# Phase 5: Feature Engineering

**Goal:** Build ML-ready features from rolling team performance metrics with zero future leakage.

| Step | Cell | Description |
|------|------|-------------|
| Setup | Cell 1 | Load continuous timeline (Master + banked + future) |
| Unstack | Cell 2 | Convert matches to team-level records |
| Rolling | Cell 3 | Calculate rolling features with shift(1) |
| Matchup | Cell 4 | Map features back to match rows |
| Split | Cell 5 | Re-split into 3 engineered CSVs |
| Validate | Cell 6 | Leakage checks and feature summary |

### Features Engineered
| Feature | Window | Formula |
|---------|--------|---------|
| `form` | L5 / L10 | Rolling sum of points (W=3, D=1, L=0) |
| `finishing_efficiency` | L5 / L10 | Rolling mean of (Goals - xG) |
| `attacking_xg` | L5 / L10 | Rolling mean of xG created |
| `defensive_xg` | L5 / L10 | Rolling mean of xG conceded |
| `rest_days` | - | Days since previous match |

### Anti-Leakage Design
Every rolling feature uses `shift(1)` so match N uses only data from matches 1..N-1.

In [1]:
# Ensure working directory is the project root perfectly across IDEs/Terminals
import os
import sys
try:
    if 'notebooks' in os.getcwd():
        project_root = os.path.abspath(os.path.join(os.getcwd(), '..'))
    else:
        project_root = os.getcwd()
    os.chdir(project_root)
    if project_root not in sys.path:
        sys.path.append(project_root)
except Exception:
    pass

# =============================================================================
# Cell 1: Setup & Load Continuous Timeline
# =============================================================================

import pandas as pd
import numpy as np
import os
import warnings

warnings.filterwarnings('ignore')

processed_dir = os.path.join('data', 'processed')

# --- Load all 3 CSVs ---
print('Loading continuous timeline...')
master = pd.read_csv(os.path.join(processed_dir, 'Master_Training_Set.csv'), low_memory=False)
banked = pd.read_csv(os.path.join(processed_dir, 'current_season_banked.csv'), low_memory=False)
future = pd.read_csv(os.path.join(processed_dir, 'future_schedule_features.csv'), low_memory=False)

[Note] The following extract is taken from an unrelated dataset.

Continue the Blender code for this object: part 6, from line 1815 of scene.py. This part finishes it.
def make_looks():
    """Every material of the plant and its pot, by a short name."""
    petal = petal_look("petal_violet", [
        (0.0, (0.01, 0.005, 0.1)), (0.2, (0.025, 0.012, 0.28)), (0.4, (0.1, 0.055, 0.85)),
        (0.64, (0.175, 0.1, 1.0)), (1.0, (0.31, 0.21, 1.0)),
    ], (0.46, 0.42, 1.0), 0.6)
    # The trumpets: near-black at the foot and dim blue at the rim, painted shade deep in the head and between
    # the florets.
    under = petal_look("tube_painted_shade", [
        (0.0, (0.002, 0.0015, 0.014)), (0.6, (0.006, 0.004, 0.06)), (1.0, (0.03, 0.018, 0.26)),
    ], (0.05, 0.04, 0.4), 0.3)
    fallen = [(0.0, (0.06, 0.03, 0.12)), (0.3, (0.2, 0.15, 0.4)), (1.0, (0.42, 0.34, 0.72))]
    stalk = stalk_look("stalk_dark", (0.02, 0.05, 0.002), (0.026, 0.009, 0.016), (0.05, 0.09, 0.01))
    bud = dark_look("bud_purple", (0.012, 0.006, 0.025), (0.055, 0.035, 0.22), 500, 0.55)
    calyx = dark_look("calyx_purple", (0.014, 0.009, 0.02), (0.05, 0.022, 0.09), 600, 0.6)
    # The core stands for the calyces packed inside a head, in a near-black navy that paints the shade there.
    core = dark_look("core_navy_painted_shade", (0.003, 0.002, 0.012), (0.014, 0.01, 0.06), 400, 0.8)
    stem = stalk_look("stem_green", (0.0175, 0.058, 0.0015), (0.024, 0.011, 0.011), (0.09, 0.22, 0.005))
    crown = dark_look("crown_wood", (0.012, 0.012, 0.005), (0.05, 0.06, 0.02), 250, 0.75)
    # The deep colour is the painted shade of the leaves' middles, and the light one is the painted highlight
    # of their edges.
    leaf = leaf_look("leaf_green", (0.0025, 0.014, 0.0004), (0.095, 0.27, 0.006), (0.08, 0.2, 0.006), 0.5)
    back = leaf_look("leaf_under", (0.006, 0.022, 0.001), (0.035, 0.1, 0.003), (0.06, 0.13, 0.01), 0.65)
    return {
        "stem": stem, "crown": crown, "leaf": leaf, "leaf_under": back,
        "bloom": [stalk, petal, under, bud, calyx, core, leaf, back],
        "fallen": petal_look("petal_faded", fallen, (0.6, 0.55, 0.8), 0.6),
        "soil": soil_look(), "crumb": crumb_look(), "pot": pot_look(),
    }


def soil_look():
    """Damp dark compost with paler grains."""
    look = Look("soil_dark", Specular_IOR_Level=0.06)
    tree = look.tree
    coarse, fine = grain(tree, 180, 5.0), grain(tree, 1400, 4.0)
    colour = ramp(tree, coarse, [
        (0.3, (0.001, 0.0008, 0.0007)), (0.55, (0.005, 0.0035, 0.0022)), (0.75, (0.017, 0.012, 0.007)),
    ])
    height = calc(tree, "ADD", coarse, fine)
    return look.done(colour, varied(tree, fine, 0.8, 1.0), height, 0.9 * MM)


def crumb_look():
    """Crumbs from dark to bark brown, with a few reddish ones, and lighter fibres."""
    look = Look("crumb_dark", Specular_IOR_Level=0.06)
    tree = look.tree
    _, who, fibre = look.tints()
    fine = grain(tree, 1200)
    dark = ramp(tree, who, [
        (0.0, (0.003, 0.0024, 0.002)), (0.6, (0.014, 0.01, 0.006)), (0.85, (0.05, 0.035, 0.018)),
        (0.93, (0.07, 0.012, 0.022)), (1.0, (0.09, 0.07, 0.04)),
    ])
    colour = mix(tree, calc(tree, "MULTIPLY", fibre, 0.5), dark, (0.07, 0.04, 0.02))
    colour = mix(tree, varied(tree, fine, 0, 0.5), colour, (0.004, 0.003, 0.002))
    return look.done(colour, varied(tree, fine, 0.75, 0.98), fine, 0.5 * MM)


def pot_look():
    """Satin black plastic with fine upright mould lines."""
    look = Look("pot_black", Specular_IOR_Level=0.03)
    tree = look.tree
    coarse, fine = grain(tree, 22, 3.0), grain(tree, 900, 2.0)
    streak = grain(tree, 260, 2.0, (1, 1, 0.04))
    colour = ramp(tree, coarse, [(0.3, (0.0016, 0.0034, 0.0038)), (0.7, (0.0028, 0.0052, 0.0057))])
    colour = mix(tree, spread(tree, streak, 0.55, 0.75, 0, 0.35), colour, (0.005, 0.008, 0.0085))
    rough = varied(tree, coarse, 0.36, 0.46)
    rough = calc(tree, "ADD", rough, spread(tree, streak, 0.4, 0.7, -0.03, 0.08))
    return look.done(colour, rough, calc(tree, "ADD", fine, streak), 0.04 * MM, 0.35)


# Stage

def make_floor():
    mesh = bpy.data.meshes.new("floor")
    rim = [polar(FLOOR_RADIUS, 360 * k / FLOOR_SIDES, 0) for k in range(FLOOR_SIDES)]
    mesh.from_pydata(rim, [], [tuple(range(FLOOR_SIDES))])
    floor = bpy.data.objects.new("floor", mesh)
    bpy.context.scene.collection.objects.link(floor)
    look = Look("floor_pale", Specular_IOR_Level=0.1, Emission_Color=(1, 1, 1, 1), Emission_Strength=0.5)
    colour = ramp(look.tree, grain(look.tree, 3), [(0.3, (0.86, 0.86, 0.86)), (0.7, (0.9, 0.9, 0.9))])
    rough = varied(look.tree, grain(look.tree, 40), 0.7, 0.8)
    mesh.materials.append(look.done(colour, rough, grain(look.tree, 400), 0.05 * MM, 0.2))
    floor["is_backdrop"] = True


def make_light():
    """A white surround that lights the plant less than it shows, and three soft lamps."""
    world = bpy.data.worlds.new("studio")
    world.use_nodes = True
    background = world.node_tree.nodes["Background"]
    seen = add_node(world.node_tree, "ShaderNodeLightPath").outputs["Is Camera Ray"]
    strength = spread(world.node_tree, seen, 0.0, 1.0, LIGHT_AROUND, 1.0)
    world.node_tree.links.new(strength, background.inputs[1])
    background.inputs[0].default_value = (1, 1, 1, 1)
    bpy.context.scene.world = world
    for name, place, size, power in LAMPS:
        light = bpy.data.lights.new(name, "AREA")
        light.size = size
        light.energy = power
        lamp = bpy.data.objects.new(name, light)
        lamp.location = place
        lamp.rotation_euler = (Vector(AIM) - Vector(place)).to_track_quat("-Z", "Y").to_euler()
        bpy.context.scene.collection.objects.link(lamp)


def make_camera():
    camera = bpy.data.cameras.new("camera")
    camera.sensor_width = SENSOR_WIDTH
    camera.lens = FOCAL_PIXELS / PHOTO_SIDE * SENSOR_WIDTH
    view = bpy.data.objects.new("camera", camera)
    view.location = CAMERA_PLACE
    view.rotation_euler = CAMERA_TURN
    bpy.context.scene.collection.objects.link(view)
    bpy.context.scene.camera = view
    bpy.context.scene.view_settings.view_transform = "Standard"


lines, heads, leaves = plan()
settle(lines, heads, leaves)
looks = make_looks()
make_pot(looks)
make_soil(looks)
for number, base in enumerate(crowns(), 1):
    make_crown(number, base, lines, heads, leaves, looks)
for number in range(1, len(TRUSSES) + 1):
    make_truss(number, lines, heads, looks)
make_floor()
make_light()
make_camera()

print(f'  Master (1415-2425):  {len(master):>7,} rows')
print(f'  Banked (2526 played):{len(banked):>7,} rows')
print(f'  Future (2526 sched): {len(future):>7,} rows')

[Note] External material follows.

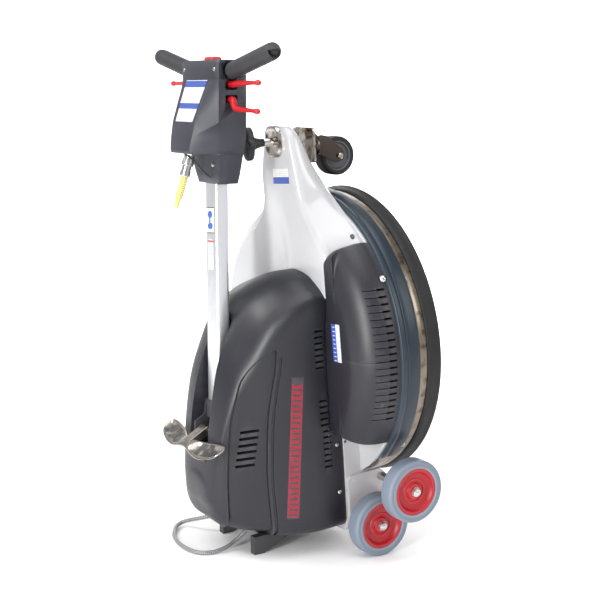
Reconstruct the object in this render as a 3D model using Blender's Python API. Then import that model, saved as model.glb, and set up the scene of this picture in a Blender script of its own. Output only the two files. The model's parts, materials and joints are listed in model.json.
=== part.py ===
"""Walk-behind single-disc floor burnisher with dust control, parked upright on its feet and rear wheels.

Metres, +Z up. The working side (pad) faces +Y and the top side (covers, handle) faces -Y.
The chassis leans back by LEAN, so its parts are drawn in a tilted frame (x, depth, rise):
depth is measured from the skirt's lip along the spindle, rise up the disc from the spindle.
The handle and its head are drawn in the upright frame. All of it stands on z = 0.
"""

from math import acos, atan2, cos, pi, radians, sin, sqrt, tan

import bmesh
import bpy
from mathutils import Matrix, Vector

# ---------------------------------------------------------------- driving dimensions
GAP = 0.0003
LEAN = radians(3.95)
ORIGIN_SHIFT = 0.06155
DISC_Y = 0.119
DISC_Z = 0.407
RIM_RADIUS = 0.2835
SKIRT_RADIUS = 0.290
PAD_RADIUS = 0.254
FLANGE_TOP = -0.092
FLANGE_BOTTOM = -0.084
DECK_TOP = -0.157
REAR_TOP = -0.130
REAR_BOTTOM = -0.064
DECK_WALL = 0.005
COVER_WALL = 0.004
SIDE_X = 0.140
MOTOR_RADIUS = 0.072
TYRE_RADIUS = 0.0604
HUB_RADIUS = 0.0449
WHEEL_WIDTH = 0.033
UPPER_WHEEL = (0.2525, -0.0532, -0.2620)
LOWER_WHEEL = (0.1865, -0.0877, -0.3414)
AXLE_RADIUS = 0.008
TUBE_HALF_X = 0.023
TUBE_FRONT = -0.204
TUBE_BACK = -0.176
TUBE_FOOT = 0.264
TUBE_TOP = 0.745
PIVOT = (-0.190, 0.282)
PEDAL_PIN = (-0.217, 0.243)
HEAD_SPLIT = -0.195
BAR_Z = 0.915
BAR_RADIUS = 0.011
GRIP_RADIUS = 0.0165
GRIP_END = (0.222, -0.195, 0.947)
LEVER_X = 0.072
LEVER_Z = 0.893
LOWER_LEVER_Z = 0.866
LIFT_RISE = 0.391
CASTER_HINGE = (-0.112, 0.402)
CASTER_SWIVEL_RISE = 0.378
CASTER_AXLE = (-0.026, 0.352)
CASTER_RADIUS = 0.038
LEAD_RADIUS = 0.00475
LOOP_RADIUS = 0.004


# ---------------------------------------------------------------- scene and materials
def clear_scene():
    for obj in list(bpy.data.objects):
        bpy.data.objects.remove(obj, do_unlink=True)


def material(name, color, roughness, metallic=0.0):
    mat = bpy.data.materials.new(name)
    mat.use_nodes = True
    shader = mat.node_tree.nodes["Principled BSDF"]
    shader.inputs["Base Color"].default_value = (*color, 1.0)
    shader.inputs["Roughness"].default_value = roughness
    shader.inputs["Metallic"].default_value = metallic
    return mat


def frame(name, location, tilt):
    empty = bpy.data.objects.new(name, None)
    empty.location = location
    empty.rotation_euler = (tilt, 0.0, 0.0)
    bpy.context.scene.collection.objects.link(empty)
    return empty


# ---------------------------------------------------------------- mesh building
def finish_mesh(name, bm, smooth=True):
    bmesh.ops.recalc_face_normals(bm, faces=bm.faces)
    mesh = bpy.data.meshes.new(name)
    bm.to_mesh(mesh)
    bm.free()
    if smooth:
        mesh.shade_smooth()
        mesh.set_sharp_from_angle(angle=radians(32))
    return mesh


def place(name, mesh, mat, parent, origin=(0, 0, 0)):
    """Adds the mesh, drawn in its parent's frame, as an object whose origin is at the given point."""
    mesh.transform(Matrix.Translation(-Vector(origin)))
    mesh.materials.append(mat)
    obj = bpy.data.objects.new(name, mesh)
    obj.location = origin
    obj.parent = parent
    bpy.context.scene.collection.objects.link(obj)
    return obj


def loft(rings):
    """A closed solid through rings of equally many points, with flat ends."""
    bm = bmesh.new()
    made = [[bm.verts.new(p) for p in ring] for ring in rings]
    count = len(made[0])
    for low, high in zip(made, made[1:]):
        for i in range(count):
            j = (i + 1) % count
            bm.faces.new((low[i], low[j], high[j]))
            bm.faces.new((low[i], high[j], high[i]))
    bm.faces.new(made[0])
    bm.faces.new(made[-1])
    return bm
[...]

# --- Concat into one continuous timeline ---
# Tag each row with its source for later re-splitting
master['_source'] = 'history'
banked['_source'] = 'banked'
future['_source'] = 'future'

timeline = pd.concat([master, banked, future], ignore_index=True)

# --- Parse and sort by date ---
timeline['date'] = pd.to_datetime(timeline['date_norm'], format='mixed', errors='coerce')
timeline = timeline.sort_values(['date', 'league']).reset_index(drop=True)

# --- Add a unique match ID for later joining ---
timeline['_match_id'] = range(len(timeline))

# --- Subset key columns ---
key_cols = ['_match_id', '_source', 'league', 'season', 'date',
            'home_team', 'away_team', 'FTHG', 'FTAG', 'FTR',
            'home_xg', 'away_xg', 'home_elo', 'away_elo', 'elo_diff']
slim = timeline[key_cols].copy()

print(f'\nCombined timeline: {len(slim):,} rows')
print(f'  Date range: {slim["date"].min().date()} to {slim["date"].max().date()}')
print(f'  Seasons: {sorted(slim["season"].unique())}')
print(f'  Played: {slim["FTR"].notna().sum():,}  |  Future: {slim["FTR"].isna().sum():,}')

Loading continuous timeline...
  Master (1415-2425):   19,837 rows
  Banked (2526 played):  1,104 rows
  Future (2526 sched):     648 rows

Combined timeline: 21,589 rows
  Date range: 2014-08-08 to 2026-12-04
  Seasons: [1415, 1516, 1617, 1718, 1819, 1920, 2021, 2223, 2324, 2425, 2526]
  Played: 20,941  |  Future: 648


In [2]:
# =============================================================================
# Cell 2: Unstack Matches to Team-Level Records
# =============================================================================
# Each match produces TWO rows: one from home perspective, one from away.
# This gives each team a chronological match log for rolling calculations.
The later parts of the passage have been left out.